The codes below create Naive Bayes, SVM or artificial neural network. Uncomment the appropriate section to create the model of your choice. Let's start with Naive Bayes. 



In [None]:
class LemmaTokenizer:
    def __init__(self):
        self.wnl = WordNetLemmatizer()
    def __call__(self, doc):
        return [self.wnl.lemmatize(t) for t in word_tokenize(doc)]

In [None]:
# # Naive Bayes
text_classifier_model = Pipeline([
    ('vect', CountVectorizer(tokenizer=LemmaTokenizer())),
    ('tfidf', TfidfTransformer()),
    ('clf', MultinomialNB()),
])

#SGD
# text_classifier_model = Pipeline([
#     ('vect', CountVectorizer(tokenizer=LemmaTokenizer())),
#     ('tfidf', TfidfTransformer()),
#     ('clf', SGDClassifier(verbose=1) ),
# ])

# #ANN
# text_classifier_model = Pipeline([
#     ('vect', CountVectorizer(tokenizer=LemmaTokenizer())),
#     ('tfidf', TfidfTransformer()),
#     ('clf', MLPClassifier(solver='adam', alpha=1e-5, hidden_layer_sizes=20, random_state=1, max_iter=5, verbose=True) ),
# ]) 

## Section 1.4 Training and Evaluating the Model

Run the following cell to perform the training. Once the training is complete, run the next cell to evaluate the classifier. Review the results  to look at how well your model is doing.

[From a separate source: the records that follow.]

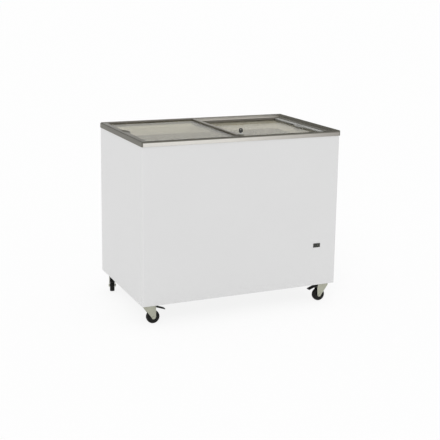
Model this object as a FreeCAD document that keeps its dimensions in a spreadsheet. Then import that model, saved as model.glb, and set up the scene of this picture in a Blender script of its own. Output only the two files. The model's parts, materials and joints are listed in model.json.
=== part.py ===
"""Chest freezer on four braked castors, with two flat glass lids that slide past each other.

Row frame: origin on the floor under the middle of the cabinet, +X to the customer's right,
the front faces -Y, +Z up. Millimetres.
"""
import FreeCAD, Part
import os
import re

import Sketcher

Vector = FreeCAD.Vector
X_AXIS, Y_AXIS, Z_AXIS = Vector(1, 0, 0), Vector(0, 1, 0), Vector(0, 0, 1)

# --------------------------------------------------------------------------- driving sizes
driving = {
    # cabinet
    "cabinet_width": 1040,  # over the painted shell
    "cabinet_depth": 644,
    "cabinet_height": 764,  # what shows of the shell, from its foot to the top frame
    "castor_height": 100,  # floor to the underside of the cabinet
    "shell_sheet": 0.8,
    "shell_bend": 8,  # outside radius of the two folded front corners
    "pan_sheet": 1.2,
    "wall": 54,  # shell outside to liner inside
    "floor_wall": 60,
    "liner_sheet": 0.8,
    "liner_corner": 20,
    # machine room at the right-hand end
    "machine_width": 230,
    "machine_height": 250,
    "partition_sheet": 0.8,
    # top frame section, measured inwards from its outer face and down from its top
    "rail_height": 26,
    "rail_overhang": 3,
    "rail_wall": 3,
    "rail_slot": 6,
    "rail_sole": 46,
    "rail_round": 2.5,
    "rail_skin": 2.5,
    "frame_corner": 7,
    "lip_width": 6,
    "lip_height": 16,
    "ledge_width": 22,
    "step_height": 16,
    "skirt_drop": 70,
    "skirt_wall": 2.5,
    "skirt_proud": 1,
    "seat_gap": 0.3,  # between pieces that drop into one another
    # trims on the top frame
    "strip_sheet": 1,
    "trim_height": 17.5,
    "trim_sheet": 1,
    # lids
    "lid_height": 13,
    "lid_overlap": 17.4,
    "end_gap": 0.7,  # lid to the rail that stops it
    "side_gap": 1,  # lid to the rail that guides it
    "slide_gap": 0.2,  # under the lid
    "glass_sheet": 4,
    "glass_bite": 8,  # how far the pane goes into its profiles
    "glass_cover": 6,  # profile above the pane
    "runner_width": 14,
    "meeting_width": 18,
    "end_stile_width": 26,
    "grip_length": 104,
    "grip_reach": 20,  # how far the grip swells in over the pane
    "grip_rim": 4,
    "grip_depth": 5,
    "brush_height": 3.4,
    "brush_width": 5,
    # lock
    "lock_width": 24,
    "lock_depth": 34,
    "lock_height": 9,
    "barrel_radius": 6.5,
    "barrel_proud": 3,
    "key_width": 7,
    "key_sheet": 2.2,
    "bow_width": 20,
    "bow_height": 24,
    "bow_sheet": 3.6,
    # temperature display
    "display_inset": 111,  # its middle from the right-hand side
    "display_z": 309,
    "display_width": 39,
    "display_height": 21,
    "display_proud": 2,
    "display_border": 3.4,
    "display_body": 20,
    "window_sheet": 1.5,
    # grille in the right-hand side
    "grille_y": -60,
    "grille_z": 232,
    "grille_length": 240,
    "grille_height": 150,
    "grille_proud": 2,
    "grille_lap": 8,  # frame of the grille over the edge of the hole
    "louvre_pitch": 13,
    "louvre_sheet": 1.8,
    "knob_radius": 15,
    "knob_height": 12,
    "knob_cup": 20,  # half the width of the well it stands in
    "grille_sole": 3,  # behind the well
    "spindle_radius": 3,
    "knob_inset": 36,  # from the rear end of the grille
    # cover over the rear of the machine room
    "cover_width": 206,
    "cover_height": 216,
    "cover_sheet": 1,
    "cover_lap": 10,
    "slot_length": 70,
    "slot_height": 5,
    "slot_pitch": 12,
    "screw_radius": 3.6,
    "inlet_width": 28,
    "inlet_height": 21,
    # compressor
    "compressor_inset": 116,  # its axis from the right-hand side
    "compressor_y": 40,
    "compressor_radius": 76,
    "compressor_height": 176,
    "tray_sheet": 1.5,
    "foot_height": 13,
    # drain
    "drain_inset": 160,  # its axis from the left-hand side
    "drain_setback": 152,  # and from the front
    "drain_bore": 5,
    "drain_wall": 2,
    "drain_flange": 15,
    "drain_spout": 22,
    # castors
    "castor_inset_x": 40,  # swivel axis from the side of the cabinet
    "castor_inset_y": 45,  # and from its front or back
    "plate_size": 64,
    "plate_sheet": 3,
    "bolt_spacing": 46,
    "bolt_head": 5.2,  # half the width over the corners of a hexagon head
    "pad_size": 72,
    "pad_height": 10,
    "race_radius": 22,
    "race_height": 6,
    "kingpin_radius": 5,
    "pin_clearance": 0.08,
    "wheel_radius": 32.5,
    "wheel_width": 24,
    "castor_trail": 27,
    "axle_radius": 4,
    "fork_gap": 13.6,  # half the space between the fork's cheeks
    "fork_sheet": 2.5,
    "pedal_width": 25,
    "pedal_reach": 87,
    "pedal_tip": 67,  # height of the pedal's outer end
    "pedal_pin": 2.5,
    "pedal_pin_x": 20,
    "pedal_pin_z": 77,
}

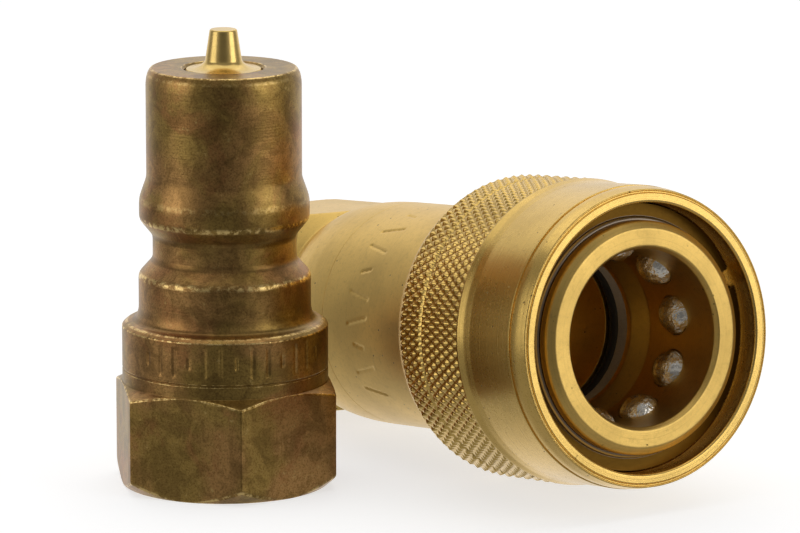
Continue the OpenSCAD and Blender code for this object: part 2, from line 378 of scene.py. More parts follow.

Take a look at the test data's F1 score, because it is a meaningful metric that tells us how well our model works for data that doesn't exist in the training set.


In [None]:
print ("Training classifier...")
text_classifier_model.fit(x_train, y_train)


In [None]:
print ("Evaluating classifier...")
pred_y_train = text_classifier_model.predict(x_train)
pred_y_test = text_classifier_model.predict(x_test)

plt.figure(figsize=(20,6))  

labels=['negative','positive']
labels = np.array(labels)

# Print the first Confusion Matrix for the training data
#
cm = confusion_matrix(y_train, pred_y_train)

cm_df = pd.DataFrame(cm, labels, labels)          
plt.subplot(1, 2, 1)
plt.title('Confusion Matrix (Train Data)')
sns.heatmap(cm_df, annot=True)
plt.ylabel('Actual')
plt.xlabel('Predicted')        

# Print the second Confusion Matrix for the test data
#    
cm = confusion_matrix(y_test, pred_y_test)

cm_df = pd.DataFrame(cm, labels, labels)          
plt.subplot(1, 2, 2)
plt.title('Confusion Matrix (Test Data)')
sns.heatmap(cm_df, annot=True)
plt.ylabel('Actual')
plt.xlabel('Predicted')        

plt.show()

In [None]:
# Finally display the classification reports
#
print ("Train Data")
print ("--------------------------------------------------------")
print(metrics.classification_report(y_train, pred_y_train, target_names=labels))
print ("")
print ("Test Data")
print ("--------------------------------------------------------")
print(metrics.classification_report(y_test, pred_y_test, target_names=labels))


## Section 1.5 - Saving the Model

Let's save the model into a file that we can reload and use later on.

Once you have run the following cell, take a look at the file in the folder. 

Once you have saved the model, you can head back to Step 1.3 to try and train your text classification task with another Machine Learning model, and save it using another filename.


In [None]:
text_classifier_labels=['negative','positive']

saved='models/Naive-Bayes'
pickle.dump(text_classifier_labels, open(saved + ".labels", "wb"))
pickle.dump(text_classifier_model, open(saved, "wb"))

## Section 1.6 - Loading the Model 

Run the following cell to load your model

In [None]:
text_classifier_labels = pickle.load(open(saved + ".labels", "rb"))
text_classifier_model = pickle.load(open(saved, "rb"))

## Section 1.7 - Testing the Model

Let's try to run the following cell to test our model. When prompted for an input, enter any line of text and see what your machine learning model has classified the text as.

Try also to load the Naive Bayes model, and load the SVM models and try the text classification for both models.

Discuss your findings. 

1. Which model was more accurate based on the F1-score calculated after training?

2. Do you think that the classification has been accurate when you actually tried the model?

3. What else can you do to improve the accuracy of the model?


In [None]:
print ("Enter some text:")
text = input()
print ("You entered: %s" % (text))
input_text=pd.Series(text)
result = text_classifier_model.predict(input_text)

print ("Classification result:")
print (result)